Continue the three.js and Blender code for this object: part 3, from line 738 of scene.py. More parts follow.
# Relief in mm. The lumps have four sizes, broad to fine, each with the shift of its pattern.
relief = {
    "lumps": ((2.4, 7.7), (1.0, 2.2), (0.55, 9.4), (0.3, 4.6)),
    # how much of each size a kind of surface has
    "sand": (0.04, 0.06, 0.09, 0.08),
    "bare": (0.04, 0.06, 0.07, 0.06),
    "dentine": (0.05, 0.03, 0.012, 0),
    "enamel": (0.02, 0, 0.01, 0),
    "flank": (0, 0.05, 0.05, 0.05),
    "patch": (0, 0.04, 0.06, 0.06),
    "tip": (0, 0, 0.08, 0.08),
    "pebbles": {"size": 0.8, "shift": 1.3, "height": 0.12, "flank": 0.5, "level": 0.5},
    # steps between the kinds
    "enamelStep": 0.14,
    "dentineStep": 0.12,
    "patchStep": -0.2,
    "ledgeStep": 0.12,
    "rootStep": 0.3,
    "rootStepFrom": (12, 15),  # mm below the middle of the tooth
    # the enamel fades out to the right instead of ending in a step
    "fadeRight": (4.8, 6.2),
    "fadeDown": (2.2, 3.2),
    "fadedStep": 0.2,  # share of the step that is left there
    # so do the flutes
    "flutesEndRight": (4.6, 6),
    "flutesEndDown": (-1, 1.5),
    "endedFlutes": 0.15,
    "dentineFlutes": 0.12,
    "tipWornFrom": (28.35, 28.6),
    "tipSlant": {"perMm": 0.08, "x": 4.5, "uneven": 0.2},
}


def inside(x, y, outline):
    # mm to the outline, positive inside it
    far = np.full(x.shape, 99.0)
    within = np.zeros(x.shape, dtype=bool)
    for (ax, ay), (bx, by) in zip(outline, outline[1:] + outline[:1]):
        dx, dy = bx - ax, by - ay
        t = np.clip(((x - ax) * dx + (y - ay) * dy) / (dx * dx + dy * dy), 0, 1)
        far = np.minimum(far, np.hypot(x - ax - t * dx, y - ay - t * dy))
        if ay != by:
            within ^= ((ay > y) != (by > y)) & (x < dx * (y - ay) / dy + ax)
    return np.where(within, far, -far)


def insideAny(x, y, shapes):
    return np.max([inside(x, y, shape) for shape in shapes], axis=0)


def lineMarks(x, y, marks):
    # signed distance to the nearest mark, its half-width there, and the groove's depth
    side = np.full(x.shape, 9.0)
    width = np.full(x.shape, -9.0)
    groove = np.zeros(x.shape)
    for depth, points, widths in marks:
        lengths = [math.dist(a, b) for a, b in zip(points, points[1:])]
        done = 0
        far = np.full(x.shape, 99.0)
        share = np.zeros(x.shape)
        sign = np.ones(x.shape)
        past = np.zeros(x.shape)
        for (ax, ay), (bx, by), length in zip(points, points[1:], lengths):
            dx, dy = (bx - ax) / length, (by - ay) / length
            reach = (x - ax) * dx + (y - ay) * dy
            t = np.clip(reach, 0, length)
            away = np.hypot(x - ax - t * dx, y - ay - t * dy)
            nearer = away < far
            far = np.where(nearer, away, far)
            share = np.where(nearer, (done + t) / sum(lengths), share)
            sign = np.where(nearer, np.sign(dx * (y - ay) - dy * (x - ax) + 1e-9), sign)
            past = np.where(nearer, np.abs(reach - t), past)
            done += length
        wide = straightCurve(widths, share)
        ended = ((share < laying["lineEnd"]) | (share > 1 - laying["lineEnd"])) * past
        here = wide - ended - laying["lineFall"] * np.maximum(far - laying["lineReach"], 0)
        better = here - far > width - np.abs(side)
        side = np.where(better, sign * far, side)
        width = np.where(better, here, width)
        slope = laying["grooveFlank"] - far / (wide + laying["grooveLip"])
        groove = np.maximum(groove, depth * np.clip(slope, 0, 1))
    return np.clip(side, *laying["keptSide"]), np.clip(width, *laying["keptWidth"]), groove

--

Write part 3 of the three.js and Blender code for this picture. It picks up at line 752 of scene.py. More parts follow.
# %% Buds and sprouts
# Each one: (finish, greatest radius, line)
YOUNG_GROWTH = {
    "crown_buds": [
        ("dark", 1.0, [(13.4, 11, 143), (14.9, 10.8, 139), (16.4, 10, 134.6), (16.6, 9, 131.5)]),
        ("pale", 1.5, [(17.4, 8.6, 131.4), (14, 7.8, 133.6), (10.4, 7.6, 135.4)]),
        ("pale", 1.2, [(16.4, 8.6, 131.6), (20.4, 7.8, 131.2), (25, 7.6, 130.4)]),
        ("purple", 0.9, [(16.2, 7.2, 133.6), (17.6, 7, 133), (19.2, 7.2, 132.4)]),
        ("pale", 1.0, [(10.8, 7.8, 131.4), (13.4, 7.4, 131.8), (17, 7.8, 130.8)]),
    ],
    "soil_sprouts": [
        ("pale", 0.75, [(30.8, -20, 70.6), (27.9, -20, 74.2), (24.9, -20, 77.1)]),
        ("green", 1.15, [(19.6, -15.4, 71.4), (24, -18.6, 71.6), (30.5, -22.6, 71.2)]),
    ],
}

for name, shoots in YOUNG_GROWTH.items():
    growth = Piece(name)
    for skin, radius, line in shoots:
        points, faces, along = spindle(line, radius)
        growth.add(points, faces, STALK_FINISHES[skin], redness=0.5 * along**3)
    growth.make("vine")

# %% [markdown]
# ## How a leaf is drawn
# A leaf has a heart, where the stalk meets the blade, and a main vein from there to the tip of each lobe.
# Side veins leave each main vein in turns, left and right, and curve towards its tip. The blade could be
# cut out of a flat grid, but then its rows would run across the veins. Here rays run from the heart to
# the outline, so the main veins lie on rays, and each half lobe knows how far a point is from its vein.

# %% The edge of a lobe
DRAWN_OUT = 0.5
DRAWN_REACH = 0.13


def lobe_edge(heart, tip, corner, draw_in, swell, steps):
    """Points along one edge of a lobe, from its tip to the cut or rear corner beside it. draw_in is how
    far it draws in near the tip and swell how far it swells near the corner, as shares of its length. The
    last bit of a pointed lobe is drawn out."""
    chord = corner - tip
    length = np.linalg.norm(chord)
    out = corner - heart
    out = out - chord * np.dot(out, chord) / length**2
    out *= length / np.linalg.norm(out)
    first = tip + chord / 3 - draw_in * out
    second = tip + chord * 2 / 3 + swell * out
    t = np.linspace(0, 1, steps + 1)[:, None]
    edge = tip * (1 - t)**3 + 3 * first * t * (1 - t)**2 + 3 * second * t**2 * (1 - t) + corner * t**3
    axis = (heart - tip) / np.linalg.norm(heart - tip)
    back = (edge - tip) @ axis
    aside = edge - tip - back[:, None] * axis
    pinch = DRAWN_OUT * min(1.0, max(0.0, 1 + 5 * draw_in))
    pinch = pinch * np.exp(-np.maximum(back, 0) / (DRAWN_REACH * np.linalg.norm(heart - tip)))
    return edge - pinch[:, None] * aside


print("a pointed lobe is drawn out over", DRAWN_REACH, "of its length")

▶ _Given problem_
Identify the lines above that contain the word "More", then copy them.

▶ _Answer to this task_
Continue the three.js and Blender code for this object: part 3, from line 738 of scene.py. More parts follow.
Write part 3 of the three.js and Blender code for this picture. It picks up at line 752 of scene.py. More parts follow.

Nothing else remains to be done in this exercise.